By now, I’m sure you can see where this is going. Yes, my name was drawn. At the time of the drawing, the announcer said that the person who was drawn should get on the phone and call his buddy in Texas and thank him for not showing up. I turned to our table and said, “I won, you guys.” They replied, “No way.” I said, “Yes, I did.” And then announcer said my name and the table erupted.
Never in a million years would I have thought I was going to go on my own sheep hunt. Trust me, I love sheep and hunting them but usually I have a camera in my hand and I’m filming a hunt for a client or friend. Never have I thought I would have a tag in my own pocket and a ticket to the Yukon in the other.
It happened all too quickly to really let it sink in. One day I win a sheep hunt and, a few months later, I’m checking in my luggage and headed to the vast expanses of one of the most beautiful places in the world: the Yukon in Canada.
Two days later, I flew into hunting camp with four other sheep hunters, sharing hunting stories and laughs. The next day the other hunters left camp.
Unfortunately for me, I didn’t have a guide. My guide was called out on another hunt with another long time client of the outfitter. So, I stayed in the main camp for three days and helped the owner tie up odds and ends. It was pointless to get frustrated and mad; it usually never helps out in any situation and, for heck's sake, I was in one of the most awe inspiring places in the world learning what it took to run a totally off-the grid base camp and ten spike camps. Holy cow, it is a never ending job, running supplies and keeping camps happy and warm.
Finally, at the end of the third day, I flew into Wolverine Lake with the owner. He was dropping me off in a fly in/hike out 25 miles drop camp with experienced guide and sheep hunter Logan Hodson. Logan and I were to hike and hunt our way to another camp with a longer landing strip to be flown out. It would take us four days to work our way to the other camp, hunting and setting up camp every night thereafter.
After being flown into camp and looking at those mountains with a 90 pound pack on my back, I was regretting that I didn’t have more time to get in shape. Yes, a little fear set in, but it was soon overshadowed by the pure beauty of one, if not the, prettiest places I have ever seen.
When I reached camp and met up with Logan, he informed me that he had already found a legal ram right out of camp. It was too late to go after him that night because we had to wait the required six hours after flying to pursue big game. That night I hardly slept and not because I knew there was a sheep within a mile a camp; it was because of the huge rock under my sleeping pad and my pad would only hold air for three hours before I would have to blow it up again.
The next morning came about the time I had to blow up the pad for the third time. Fortunately, we were heavily fogged in which allowed me to catch up on some needed sleep.
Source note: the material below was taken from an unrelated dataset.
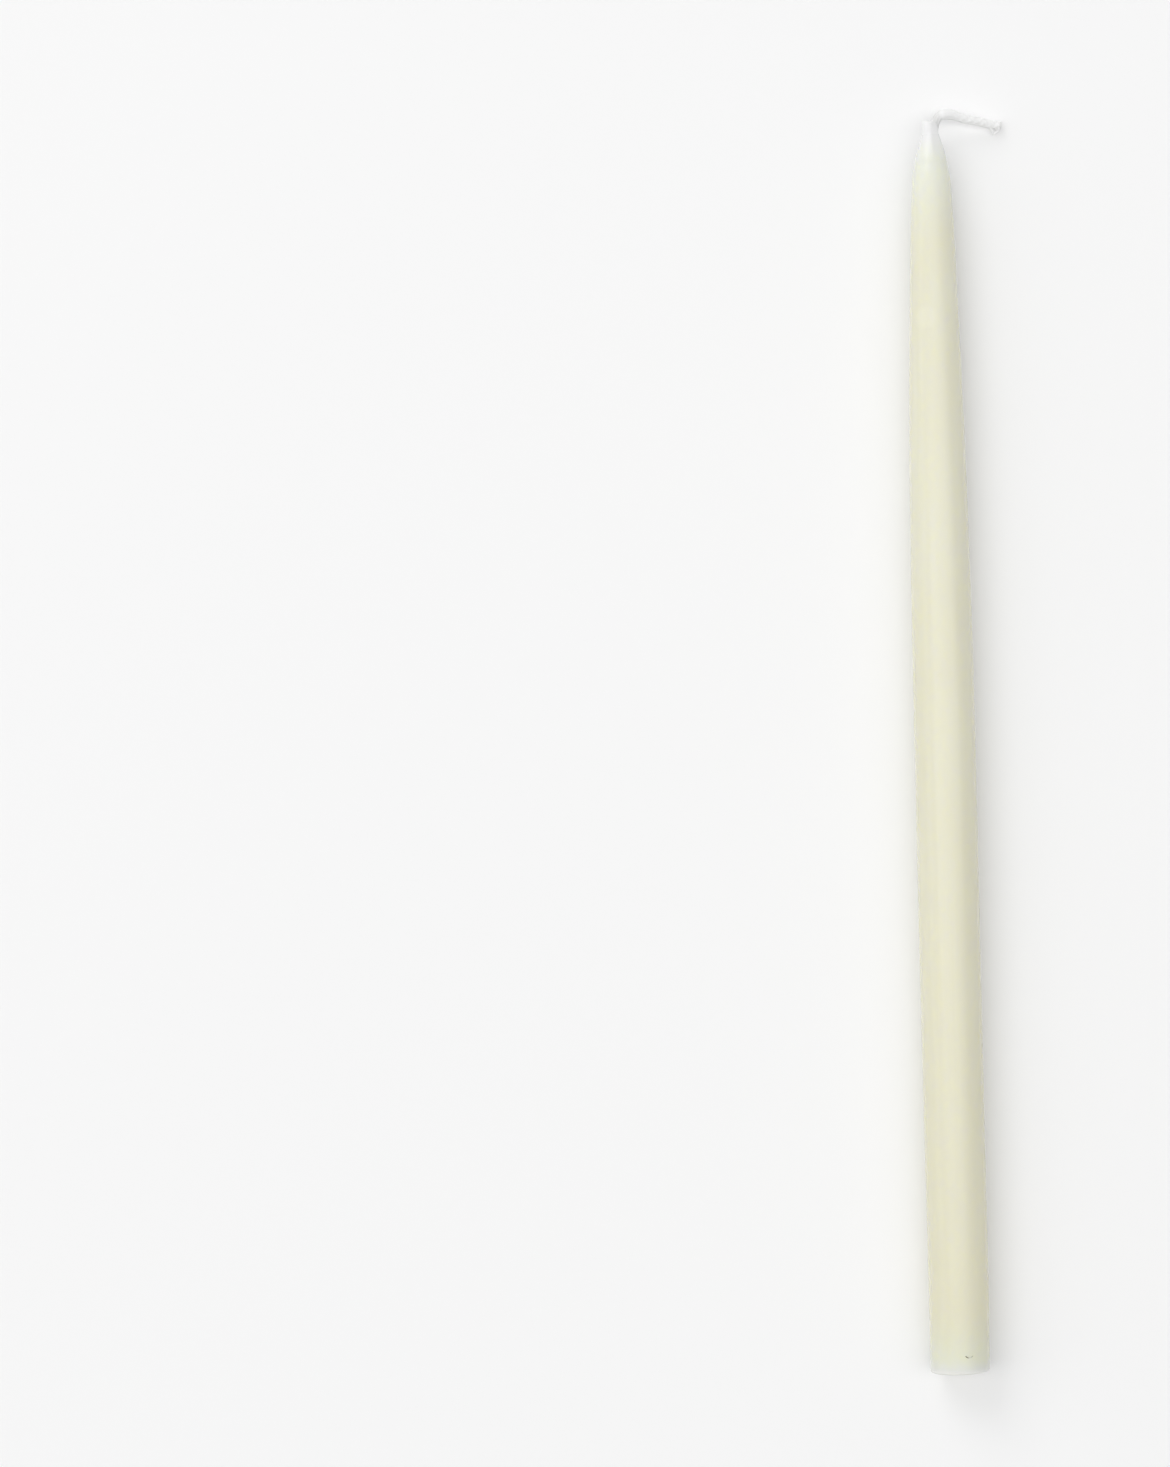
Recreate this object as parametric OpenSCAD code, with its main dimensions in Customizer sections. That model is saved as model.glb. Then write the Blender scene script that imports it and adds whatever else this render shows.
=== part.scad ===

By noon, the fog was starting to lift and we were hitting it hard, looking for the sheep from the night before. Within an hour, Logan had spotted five of the rams from the previous night and, within minutes, I had located the shooter ram. He was running with another legal ram. It was time to make a move.
It was 1 p.m. and we scrambled to lighten our packs and hit the mountain that went straight up out of camp. The sheep were just over 1,600 yards away, but the stalk on them took over five full hours of busting our tails to the final crawl within shooting distance. At every rim or rock outcropping, we would stop and scan before busting our tails to the next canyon or rock outcropping that could hide our quarry. Draw after draw, canyon after canyon, every rock pile and outcropping, nothing was overlooked till we finally got to the draw where we had originally spotted them that afternoon. They hadn’t moved more than 400 yards in five hours. After being pinned down by other rams, we were finally able to crawl within 310 yards and set up for a shot. By the time the camera was set up and the gun was steady, the sheep had fed out to 349 yards. 349 yards, a chip shot for today's rifle hunters, but I was a bow and muzzleloader hunter. My farthest shot to this point was 310 yards on a elk. I was calm and confident in my skill.
The guide asked me if I wanted to take a practice squeeze of the trigger and I said “No.” I was confident I could make the shot. I felt great with my shooting ability and the ability of the Weatherby .257 Mag to do the job. It’s not the biggest caliber, but with a well placed shot it can take down almost anything including a sheep. At the sound of the report, my full curl, 9 1/2 year old ram took its last step and rolled down the grassy crease to his final resting place.
24 hours after being flown into spike camp my hunt was over. After a few hundred pics and video, we made it back to camp just after midnight.
My hunt was over, but the experience was just beginning.
A hunt is not just about the harvest and, when you travel to hunt, that is very evident in your surroundings and experiences. It may have been midnight; however, it was still light outside. I was able to see where the outfitter got their business name now. We positioned the sheep about 30 yards from camp to keep the grizzly bears at least that far from our tent.
I didn’t sleep at all that night. The adrenaline, large rock under my failing sleeping pad, rain, and the thought of protecting my snoring guide from the grizzlies kept me awake till 8 a.m. when Logan woke and made coffee. It didn’t look like we were going to hike the extra 25 miles out to the other camp with all this extra weight. We were swamped in; rain and fog made for an absolutely beautiful picture but would have made the trip out dangerous and possibly deadly. It made more sense to call the outfitter to fly in and grab us than try to make the hike out.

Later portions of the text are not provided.